• **Set problem**: Pick out and copy every line below that has the word "picture".

• **Data**:
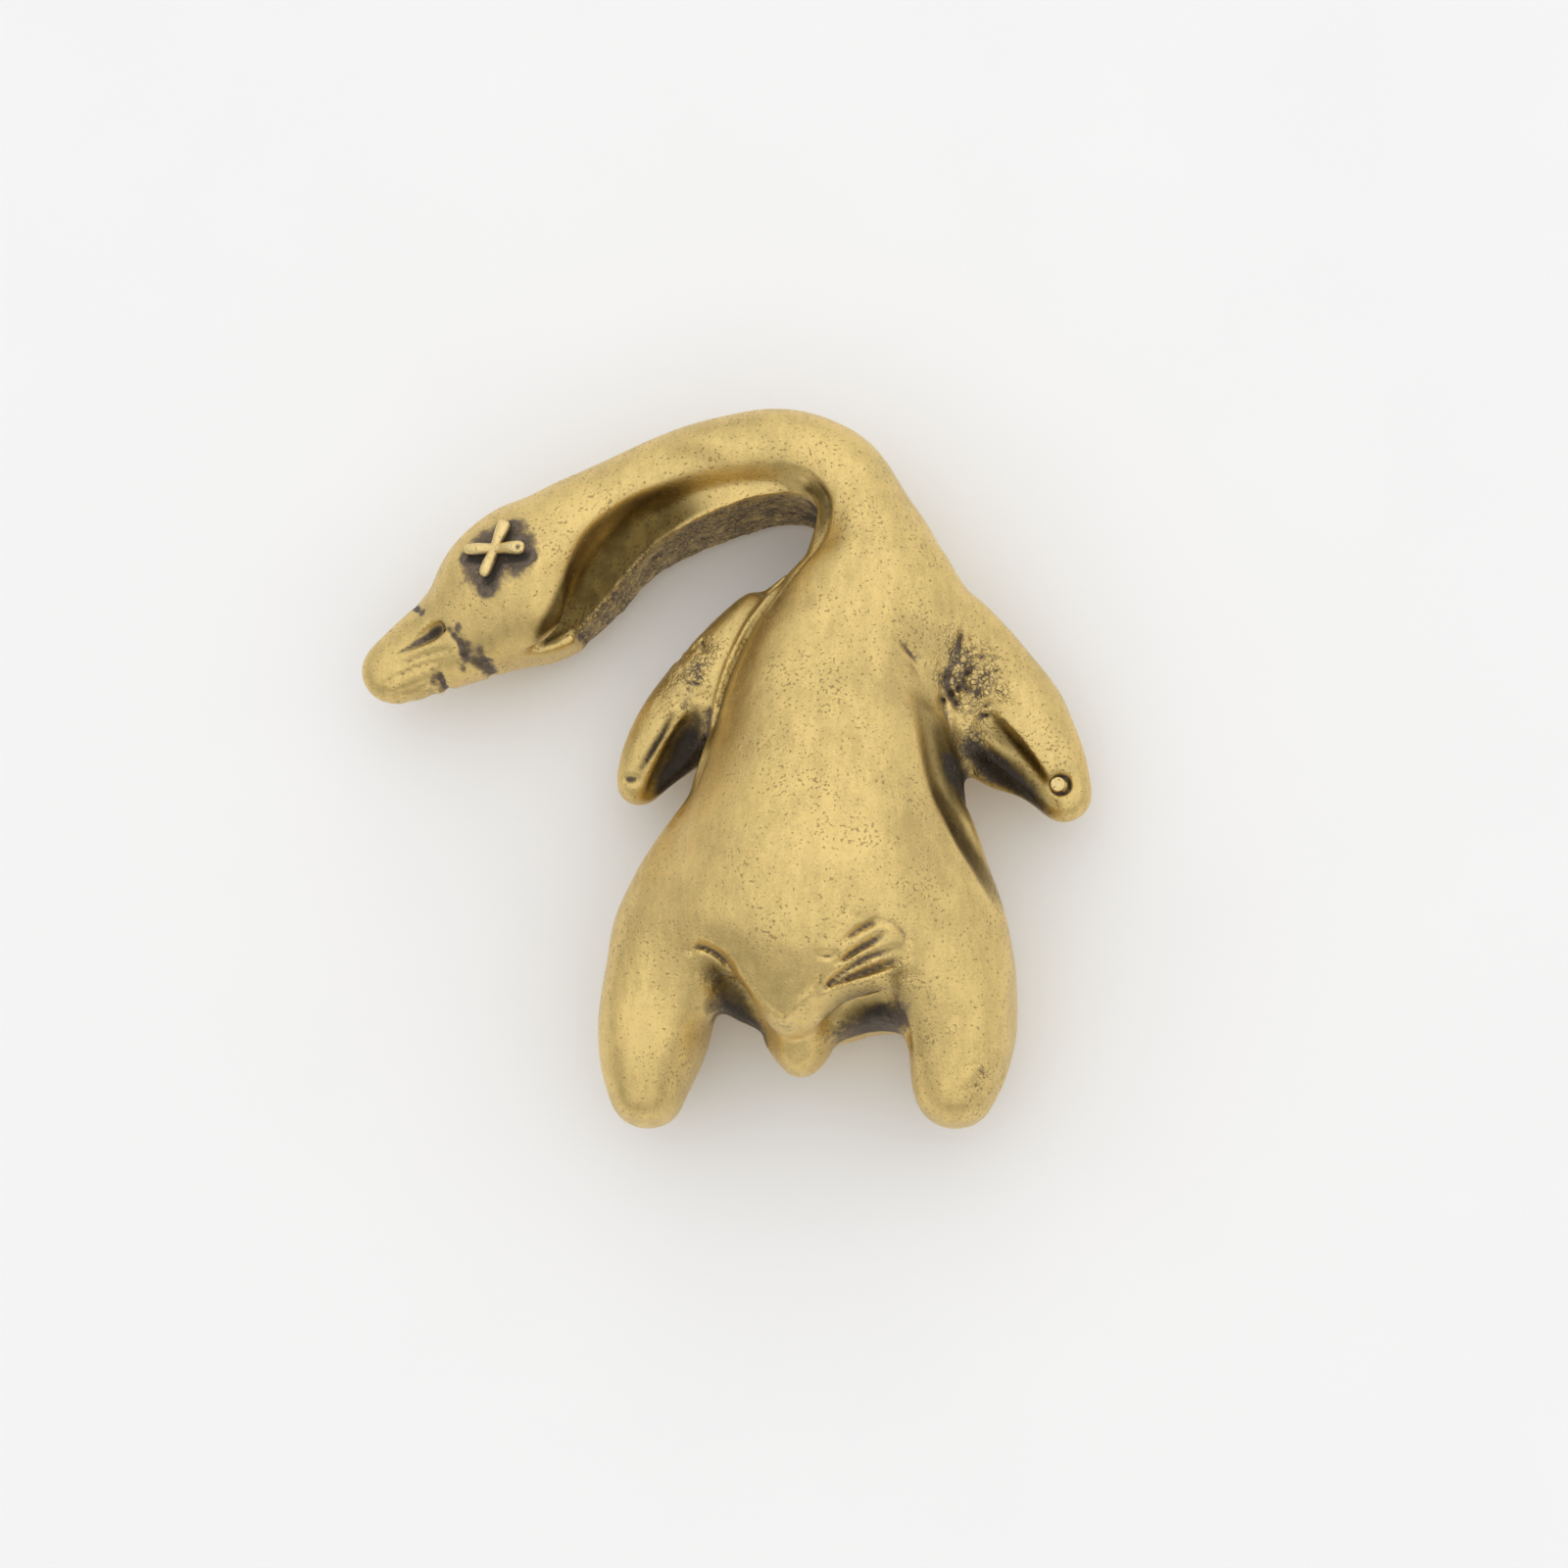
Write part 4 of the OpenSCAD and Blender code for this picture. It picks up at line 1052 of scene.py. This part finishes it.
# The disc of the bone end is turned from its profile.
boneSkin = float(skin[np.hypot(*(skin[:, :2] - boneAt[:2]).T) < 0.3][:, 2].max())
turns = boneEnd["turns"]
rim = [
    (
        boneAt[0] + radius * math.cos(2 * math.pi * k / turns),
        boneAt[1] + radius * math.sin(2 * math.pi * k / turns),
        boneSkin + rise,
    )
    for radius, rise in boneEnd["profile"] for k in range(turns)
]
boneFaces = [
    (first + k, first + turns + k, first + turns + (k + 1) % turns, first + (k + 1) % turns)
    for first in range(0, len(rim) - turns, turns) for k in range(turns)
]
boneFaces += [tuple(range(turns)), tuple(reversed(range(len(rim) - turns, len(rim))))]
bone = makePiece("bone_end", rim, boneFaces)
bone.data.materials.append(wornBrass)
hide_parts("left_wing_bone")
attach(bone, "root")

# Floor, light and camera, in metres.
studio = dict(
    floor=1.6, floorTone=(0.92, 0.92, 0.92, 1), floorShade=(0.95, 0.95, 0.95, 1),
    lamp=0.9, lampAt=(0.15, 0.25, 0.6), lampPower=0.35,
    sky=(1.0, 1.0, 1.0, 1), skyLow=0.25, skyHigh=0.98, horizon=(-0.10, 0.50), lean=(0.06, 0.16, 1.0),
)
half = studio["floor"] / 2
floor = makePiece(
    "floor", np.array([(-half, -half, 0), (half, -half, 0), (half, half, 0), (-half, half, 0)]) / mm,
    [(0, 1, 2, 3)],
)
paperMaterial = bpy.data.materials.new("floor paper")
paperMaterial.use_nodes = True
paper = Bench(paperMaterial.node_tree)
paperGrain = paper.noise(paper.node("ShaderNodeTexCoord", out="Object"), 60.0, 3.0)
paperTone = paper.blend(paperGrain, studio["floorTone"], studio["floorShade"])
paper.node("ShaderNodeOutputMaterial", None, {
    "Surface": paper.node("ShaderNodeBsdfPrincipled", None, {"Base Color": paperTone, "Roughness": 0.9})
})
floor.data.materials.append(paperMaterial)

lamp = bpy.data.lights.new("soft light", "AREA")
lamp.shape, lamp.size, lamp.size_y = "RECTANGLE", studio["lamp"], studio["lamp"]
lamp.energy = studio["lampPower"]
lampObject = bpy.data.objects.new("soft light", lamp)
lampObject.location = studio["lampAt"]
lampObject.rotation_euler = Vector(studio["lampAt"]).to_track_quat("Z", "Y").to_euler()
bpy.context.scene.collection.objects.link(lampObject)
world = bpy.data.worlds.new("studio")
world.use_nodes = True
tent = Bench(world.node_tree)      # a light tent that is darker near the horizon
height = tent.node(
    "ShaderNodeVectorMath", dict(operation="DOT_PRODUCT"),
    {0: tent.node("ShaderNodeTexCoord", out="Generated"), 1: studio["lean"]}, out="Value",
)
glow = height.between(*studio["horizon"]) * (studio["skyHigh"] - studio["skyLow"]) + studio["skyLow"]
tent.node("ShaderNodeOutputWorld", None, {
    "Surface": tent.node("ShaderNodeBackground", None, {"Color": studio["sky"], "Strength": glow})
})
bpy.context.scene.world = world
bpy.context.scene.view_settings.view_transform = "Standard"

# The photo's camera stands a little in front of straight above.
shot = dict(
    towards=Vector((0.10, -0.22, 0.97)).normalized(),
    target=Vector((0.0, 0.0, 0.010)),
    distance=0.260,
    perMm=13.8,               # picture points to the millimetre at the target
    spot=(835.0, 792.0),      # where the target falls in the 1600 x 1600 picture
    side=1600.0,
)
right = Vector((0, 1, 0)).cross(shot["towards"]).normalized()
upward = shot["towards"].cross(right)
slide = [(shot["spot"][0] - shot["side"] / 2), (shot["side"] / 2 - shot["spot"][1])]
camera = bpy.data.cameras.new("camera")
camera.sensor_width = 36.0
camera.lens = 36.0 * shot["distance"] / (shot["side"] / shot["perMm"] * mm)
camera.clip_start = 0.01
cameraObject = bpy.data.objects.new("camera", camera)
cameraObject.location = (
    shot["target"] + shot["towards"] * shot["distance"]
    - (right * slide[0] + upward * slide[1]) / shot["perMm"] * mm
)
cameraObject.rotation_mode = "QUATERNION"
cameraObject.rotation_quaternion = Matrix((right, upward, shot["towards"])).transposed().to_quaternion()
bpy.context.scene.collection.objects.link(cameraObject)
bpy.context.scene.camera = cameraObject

• **Output of the task**:
Write part 4 of the OpenSCAD and Blender code for this picture. It picks up at line 1052 of scene.py. This part finishes it.
    perMm=13.8,               # picture points to the millimetre at the target
    spot=(835.0, 792.0),      # where the target falls in the 1600 x 1600 picture